Resource-intensive scenarios that can degrade CLM application performance

About a year ago, I was asked to begin considering what scenarios could drive load on a Collaborative Lifecycle Management (CLM) application server that could lead to outages or overall diminish the end user’s quality of service.  These aren’t necessarily long running scenarios but those that are known to use large amounts of system resources (e.g. high CPU, memory, heap usage).  As such, they have been known at times to degrade server performance and negatively impact user experience.

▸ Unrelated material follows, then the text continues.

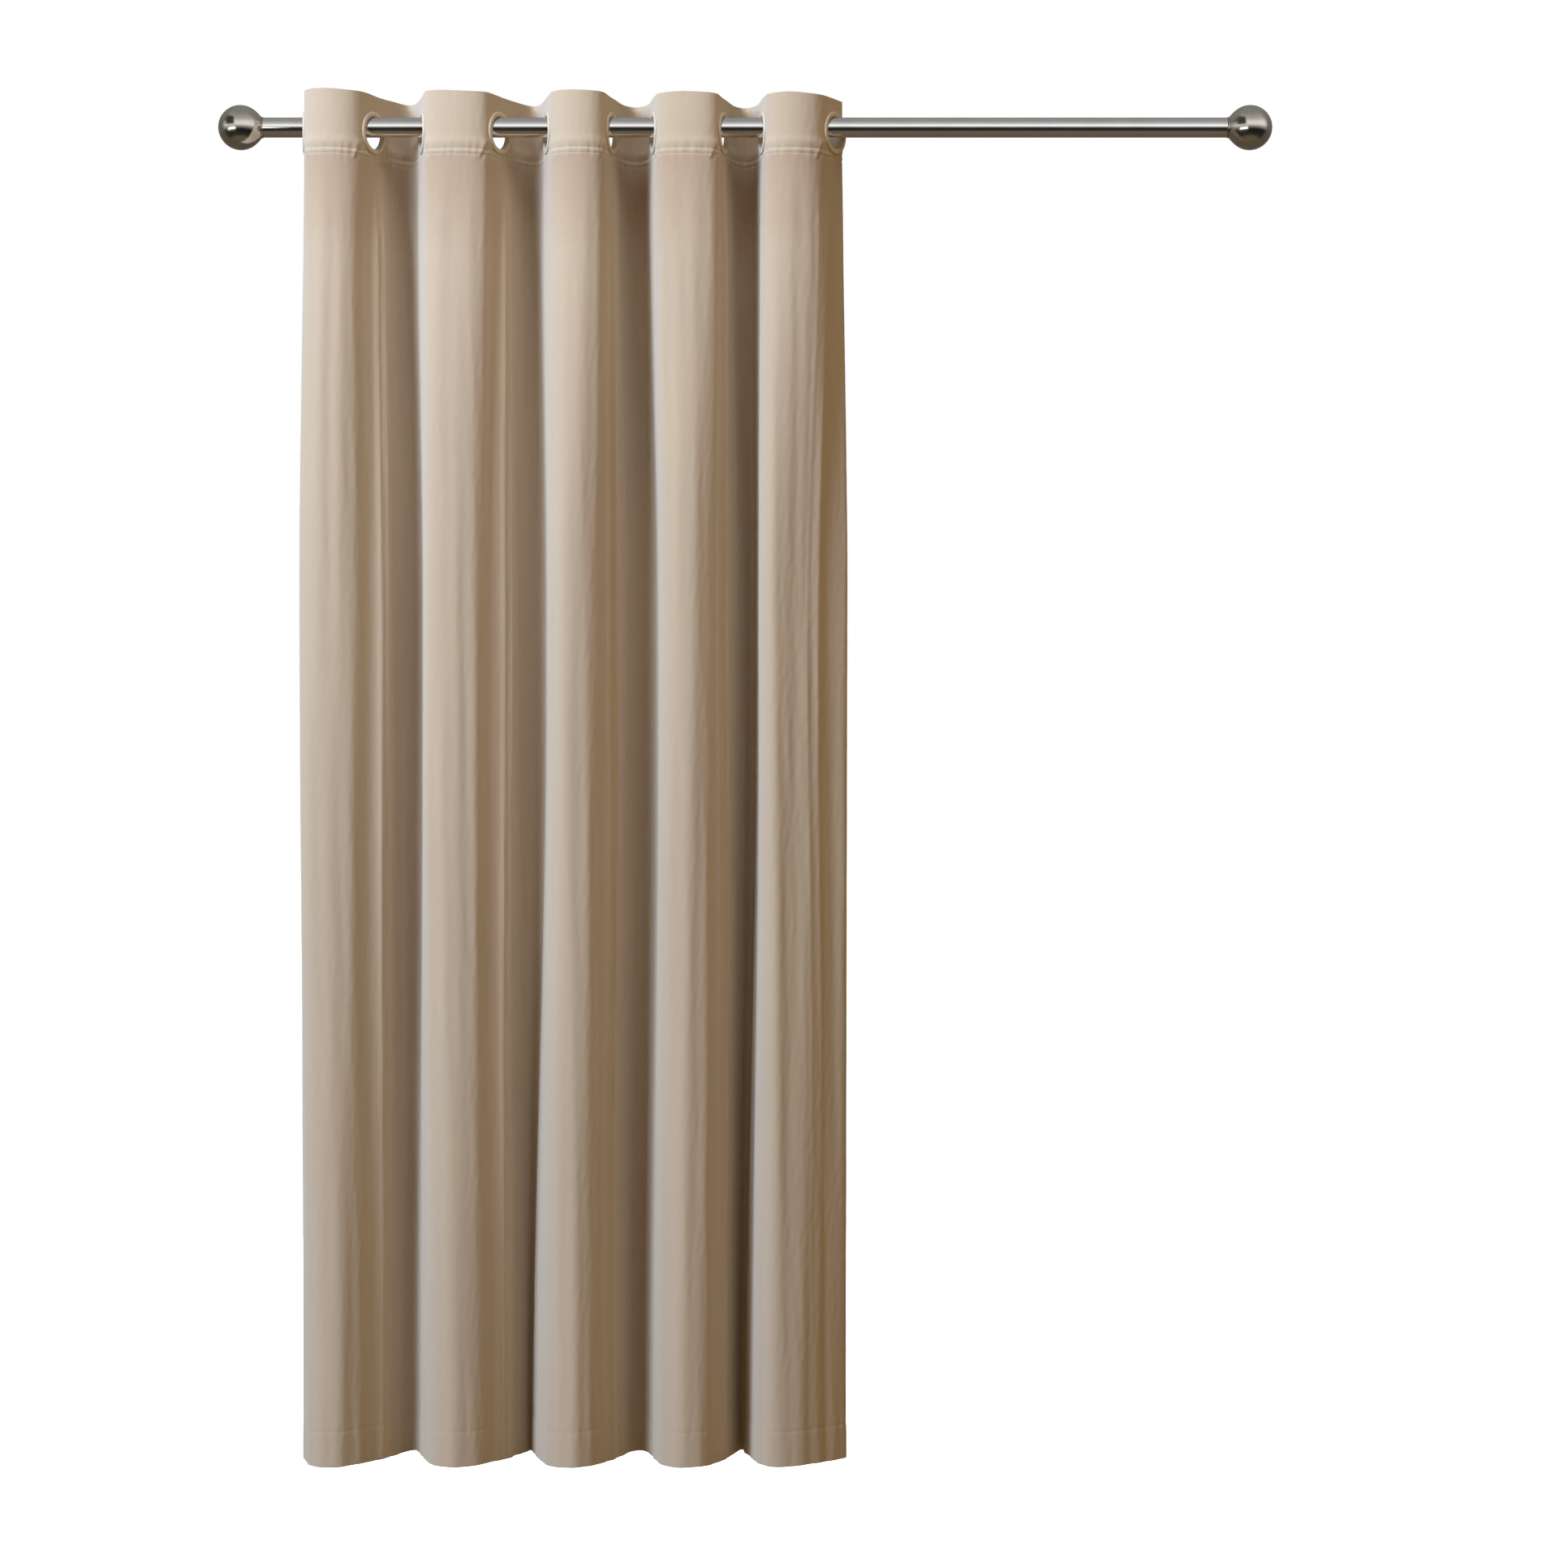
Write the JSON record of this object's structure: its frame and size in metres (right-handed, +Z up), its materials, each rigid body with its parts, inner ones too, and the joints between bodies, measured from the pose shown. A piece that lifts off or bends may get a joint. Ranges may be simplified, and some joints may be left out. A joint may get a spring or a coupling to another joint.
{
  "type": "eyelet curtain on pole",
  "caption": "Gathered velvet eyelet curtain panel hanging in deep wave pleats from a round metal pole with screw-on ball finials.",
  "frame": {"origin": "on the pole's axis, midway between the two finials", "axes": "+X along the pole to the viewer's right, +Y from the room towards the wall, +Z up"},
  "size_m": [1.35, 0.1149, 1.745],
  "materials": {
    "velvet": "champagne taupe polyester velvet, short pile with a soft sheen",
    "heading_tape": "stiff woven eyelet tape sewn behind the heading",
    "eyelet_plastic": "satin beige moulded snap ring, matched to the cloth",
    "pole_nickel": "polished nickel-plated steel tube",
    "finial_nickel": "polished nickel-plated spun steel",
    "stud_steel": "zinc-plated screw thread",
    "insert_nylon": "black moulded nylon plug"
  },
  "bodies": {
    "pole": {"pole_tube": "pole_nickel", "left_pole_insert": "insert_nylon", "right_pole_insert": "insert_nylon"},
    "eyelet_01": {"eyelet_01_front_ring": "eyelet_plastic", "eyelet_01_back_ring": "eyelet_plastic", "left_return_cloth": "velvet", "left_return_tape": "heading_tape", "front_fold_1_cloth": "velvet", "front_fold_1_tape": "heading_tape"},
    "eyelet_02": {"eyelet_02_front_ring": "eyelet_plastic", "eyelet_02_back_ring": "eyelet_plastic", "back_fold_1_cloth": "velvet", "back_fold_1_tape": "heading_tape"},
    "eyelet_03": {"eyelet_03_front_ring": "eyelet_plastic", "eyelet_03_back_ring": "eyelet_plastic", "front_fold_2_cloth": "velvet", "front_fold_2_tape": "heading_tape"},
    "eyelet_04": {"eyelet_04_front_ring": "eyelet_plastic", "eyelet_04_back_ring": "eyelet_plastic", "back_fold_2_cloth": "velvet", "back_fold_2_tape": "heading_tape"},
    "eyelet_05": {"eyelet_05_front_ring": "eyelet_plastic", "eyelet_05_back_ring": "eyelet_plastic", "front_fold_3_cloth": "velvet", "front_fold_3_tape": "heading_tape"},
    "eyelet_06": {"eyelet_06_front_ring": "eyelet_plastic", "eyelet_06_back_ring": "eyelet_plastic", "back_fold_3_cloth": "velvet", "back_fold_3_tape": "heading_tape"},
    "eyelet_07": {"eyelet_07_front_ring": "eyelet_plastic", "eyelet_07_back_ring": "eyelet_plastic", "front_fold_4_cloth": "velvet", "front_fold_4_tape": "heading_tape"},
    "eyelet_08": {"eyelet_08_front_ring": "eyelet_plastic", "eyelet_08_back_ring": "eyelet_plastic", "back_fold_4_cloth": "velvet", "back_fold_4_tape": "heading_tape"},
    "eyelet_09": {"eyelet_09_front_ring": "eyelet_plastic", "eyelet_09_back_ring": "eyelet_plastic", "front_fold_5_cloth": "velvet", "front_fold_5_tape": "heading_tape"},
    "eyelet_10": {"eyelet_10_front_ring": "eyelet_plastic", "eyelet_10_back_ring": "eyelet_plastic", "right_return_cloth": "velvet", "right_return_tape": "heading_tape"},
    "left_finial_travel": {"left_finial_collar": "finial_nickel"},
    "left_finial": {"left_finial_ball": "finial_nickel", "left_finial_stud": "stud_steel"},
    "right_finial_travel": {"right_finial_collar": "finial_nickel"},
    "right_finial": {"right_finial_ball": "finial_nickel", "right_finial_stud": "stud_steel"}
  },
  "joints": [
    {"name": "curtain_slide", "type": "slide", "parent": "pole", "child": "eyelet_01", "axis": [1, 0, 0], "range_m": [-0.03, 0.12]},
    {"name": "pleat_1_width", "type": "slide", "parent": "eyelet_01", "child": "eyelet_02", "axis": [1, 0, 0], "range_m": [-0.0331, 0.0391], "deforming": ["front_fold_1_cloth", "front_fold_1_tape"]},
    {"name": "pleat_2_width", "type": "slide", "parent": "eyelet_02", "child": "eyelet_03", "axis": [1, 0, 0], "range_m": [-0.0244, 0.0288], "deforming": ["back_fold_1_cloth", "back_fold_1_tape"]},
    {"name": "pleat_3_width", "type": "slide", "parent": "eyelet_03", "child": "eyelet_04", "axis": [1, 0, 0], "range_m": [-0.0378, 0.0446], "deforming": ["front_fold_2_cloth", "front_fold_2_tape"]},
    {"name": "pleat_4_width", "type": "slide", "parent": "eyelet_04", "child": "eyelet_05", "axis": [1, 0, 0], "range_m": [-0.0241, 0.0284], "deforming": ["back_fold_2_cloth", "back_fold_2_tape"]},
    {"name": "pleat_5_width", "type": "slide", "parent": "eyelet_05", "child": "eyelet_06", "axis": [1, 0, 0], "range_m": [-0.0315, 0.0372], "deforming": ["front_fold_3_cloth", "front_fold_3_tape"]},
    {"name": "pleat_6_width", "type": "slide", "parent": "eyelet_06", "child": "eyelet_07", "axis": [1, 0, 0], "range_m": [-0.0214, 0.0252], "deforming": ["back_fold_3_cloth", "back_fold_3_tape"]},
    {"name": "pleat_7_width", "type": "slide", "parent": "eyelet_07", "child": "eyelet_08", "axis": [1, 0, 0], "range_m": [-0.0341, 0.0403], "deforming": ["front_fold_4_cloth", "front_fold_4_tape"]},
    {"name": "pleat_8_width", "type": "slide", "parent": "eyelet_08", "child": "eyelet_09", "axis": [1, 0, 0], "range_m": [-0.0199, 0.0235], "deforming": ["back_fold_4_cloth", "back_fold_4_tape"]},
    {"name": "pleat_9_width", "type": "slide", "parent": "eyelet_09", "child": "eyelet_10", "axis": [1, 0, 0], "range_m": [-0.0353, 0.0417], "deforming": ["front_fold_5_cloth", "front_fold_5_tape"]},
    {"name": "left_finial_travel", "type": "slide", "parent": "pole", "child": "left_finial_travel", "axis": [-1, 0, 0], "range_m": [0, 0.0155]},
    {"name": "left_finial_unscrew", "type": "hinge", "parent": "left_finial_travel", "child": "left_finial", "pos_m": [-0.617, 0, 0], "axis": [-1, 0, 0], "range_deg": [0, 4320]},
    {"name": "right_finial_travel", "type": "slide", "parent": "pole", "child": "right_finial_travel", "axis": [1, 0, 0], "range_m": [0, 0.0155]},
    {"name": "right_finial_unscrew", "type": "hinge", "parent": "right_finial_travel", "child": "right_finial", "pos_m": [0.617, 0, 0], "axis": [1, 0, 0], "range_deg": [0, 4320]}
  ],
  "couplings": [
    {"joint": "pleat_2_width", "follows": "pleat_1_width", "ratio": 0.72379},
    {"joint": "pleat_3_width", "follows": "pleat_1_width", "ratio": 1.127},
    {"joint": "pleat_4_width", "follows": "pleat_1_width", "ratio": 0.71328},
    {"joint": "pleat_5_width", "follows": "pleat_1_width", "ratio": 0.93665},
    {"joint": "pleat_6_width", "follows": "pleat_1_width", "ratio": 0.63178},
    {"joint": "pleat_7_width", "follows": "pleat_1_width", "ratio": 1.0177},
    {"joint": "pleat_8_width", "follows": "pleat_1_width", "ratio": 0.58651},
    {"joint": "pleat_9_width", "follows": "pleat_1_width", "ratio": 1.0515},
    {"joint": "left_finial_travel", "follows": "left_finial_unscrew", "m_per_rad": 0.00019894},
    {"joint": "right_finial_travel", "follows": "right_finial_unscrew", "m_per_rad": 0.00019894}
  ]
}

After reviewing a number of problem reports and escalations plus several discussions with Support, Services and Development resources, I identified scenarios for several of the applications.  We coined the term ‘expensive scenarios’ though our User Assistance team recently indicated that it could be misconstrued and a more apt name would be ‘resource-intensive’.

The first set of scenarios were published in v6.0.3 and documented as Known Expensive Scenarios.  The title will be changed in the next release to be Known Resource-intensive Scenarios.

For each of the identified scenarios, there is a description of what it is and under what conditions it could become resource-intensive.  Further, if there are any known best practices to avoid or mitigate the scenario from becoming resource-intensive, these too are captured.  These practices could include adjusting some application advanced properties that tunes the scenario behavior some or a change in work practices for when and how the scenario is invoked.

For example, importing a large number of requirements into DOORS Next Generation (DNG) can consume high resources as subsequent to the import, indexing of the newly imported artifacts occurs, which can block other user activity.  When the volume of imported data is high and/or several occur at once, system performance could degrade.  The wiki describes this scenario, identifies that there are some advanced properties that limit the number of concurrent ReqIF imports as well as the recommendation that these imports be kept under 10K requirements or be performed when the system is lightly loaded.

Knowing these scenarios help in a couple of ways.  First, as your process and tools teams define usage models for one of these applications, knowing that a particular usage pattern can potentially drive load on the server leading to degraded performance allows that usage model to be adjusted to avoid or reduce the likelihood of that occurring. Second, in situations of poor performance or worse, knowing if these scenarios are occurring could help identify root cause.

This latter case is helped by the logging of start and stop markers when a resource-intensive scenario occurs.  Each marker includes the Scenario ID (from Table 1) and a unique instance ID.

To get additional details when the scenario occurs and to aid in understanding its characteristics, advanced (verbose) logging can be enabled.  This can be done from the Serviceability page of an application’s admin UI.  Note the enabling verbose logging does not require a server restart.

Now when a performance or system anomaly occurs and the application logs are reviewed, should it have occurred during a resource-intensive scenario, you may have a clue as to cause.  The additional logging should at a minimum include the data specified in Table 2.

As part of our serviceability improvements in v6.0.3, the CLM applications publish various JMX MBeans that may be collected and trended by enterprise monitoring tools such as IBM Monitoring, Splunk, LogicMonitor and others.  MBeans exist for several application metrics including counts/occurrences of resource-intensive scenarios.

Each MBean to be published must first be enabled from an application’s admin UI advanced properties page.

After doing so, the monitoring application can be configured to capture that data and displayed on a dashboard.

Having a comprehensive enterprise monitoring strategy is essential for a well-managed CLM environment.  Tracking occurrences of these scenarios and correlating them against other environment measurements give administrators (and IBM Support) insight when troubleshooting anomalies or proactively evaluating environment performance.  In a subsequent post, I will talk further about what to monitor.